Chez Weleda, il existe de nombreux domaines professionnels dans lesquels la numérisation ne joue aucun rôle. Et pourtant, il est important que les collaborateurs de ces domaines comprennent eux aussi les opportunités offertes par l’avancée de la numérisation dans l’entreprise. À cet égard, il est décisif d’établir une communication claire. Lorsque j’ai commencé à travailler chez Weleda en octobre 2023, nous avons participé pour la première fois au Black Friday dans la boutique. Il y a eu des discussions : nous n’avons jamais fait cela jusqu’à présent, est-ce nécessaire ? Est-ce juste ? De mon point de vue, oui, car ce sont les règles du marché.
Si nous voulons nous développer et être compétitifs, nous devons offrir une réduction pour le Black Friday dans le domaine du commerce électronique.
Aujourd’hui, presque un an plus tard, cela ne fait plus l’objet de discussions. L’équipe a compris que le canal en ligne fonctionne différemment du commerce de détail en magasin.

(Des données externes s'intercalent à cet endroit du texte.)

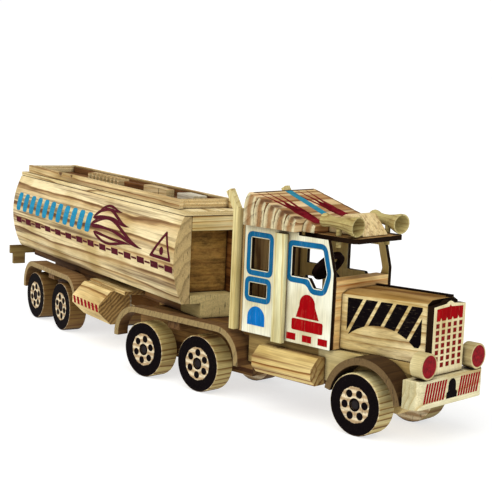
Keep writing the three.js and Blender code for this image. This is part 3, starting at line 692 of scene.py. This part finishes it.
def finish_tractor_side(side, sign):
    timber(f"cab_side_{side}", TRACTOR, grain="z", light=PALE, middle=srgb(232, 230, 202),
        dark=srgb(212, 200, 156), contrast=0.3, streaks=0, clean="y",
        lining=("y", -sign, srgb(250, 226, 172)))
    timber(f"cab_strip_{side}", TRACTOR, grain="z", light=srgb(230, 227, 182), middle=srgb(208, 196, 142),
        dark=TAN, ring=3.2, contrast=0.6, wave=3, streaks=0.15)
    timber(f"headlamp_{side}", TRACTOR, light=srgb(210, 196, 146), middle=srgb(178, 156, 104), contrast=0.6,
        streaks=0.3, end_tint=srgb(214, 192, 140), paint=lens_paint(sign))
    timber(f"front_fender_{side}", TRACTOR, light=srgb(78, 56, 32), middle=srgb(58, 39, 22),
        streak_color=srgb(48, 28, 16), end_tint=srgb(108, 86, 54), **MUDGUARD)
    timber(f"drive_fender_{side}", TRACTOR, light=srgb(110, 80, 46), middle=srgb(82, 54, 28),
        streak_color=srgb(56, 32, 18), end_tint=srgb(150, 128, 84), end_beyond=34.5, **MUDGUARD)
    timber(f"fuel_tank_{side}", TRACTOR, light=srgb(220, 196, 132), middle=srgb(172, 128, 68),
        dark=srgb(112, 66, 28), ring=3.6, contrast=1.0, wave=7, streaks=0.75, streak_color=srgb(104, 56, 24),
        pith=(8, 12), end_tint=srgb(140, 110, 66))
    timber(f"exhaust_{side}", TRACTOR, grain="z", light=srgb(222, 208, 150), middle=srgb(194, 172, 110),
        ring=2.4, contrast=0.6, wave=3, streaks=0.25, end_tint=srgb(216, 206, 154))
    timber(f"horn_{side}", TRACTOR, light=srgb(198, 184, 124), middle=srgb(160, 138, 84), dark=MOSS,
        ring=2.4, wave=3, streaks=0.35, streak_color=srgb(112, 84, 44), end_tint=srgb(206, 192, 136))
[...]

Que faites-vous pour que Weleda reste centrée sur l’être humain ?
Nos fondements et notre mission, « la santé et la beauté en harmonie avec l’homme et la nature », sont si forts qu’ils ne nous permettent pas de perdre de vue nos collaborateurs et nos consommateurs. La technologie, telle que nous la concevons, doit être utilisée en faveur de l’humanité, de l’environnement et de la planète, et non à leur encontre.

 

«La technologie, telle que nous la concevons, doit être utilisée en faveur de l’humanité, de l’environnement et de la planète, et non à leur encontre.»

Selon vous, quelles sont les tendances technologiques qui seront déterminantes dans les cinq prochaines années ?
La traçabilité des produits sera un point important : j’imagine que chaque produit Weleda sera doté d’un code QR indiquant par exemple où les différents ingrédients ont été cultivés et quand ils ont été récoltés. On peut également s’attendre à ce que de plus en plus de canaux de médias sociaux servent de plateformes de vente, probablement au détriment du commerce physique. La tendance dominante du commerce électronique porte en outre sur la personnalisation, l’approche individuelle : plus j’en sais sur mes clients et leurs préférences, plus j’ai de chances de leur proposer un produit qu’ils achèteront. L’IA jouera un rôle majeur à cet égard.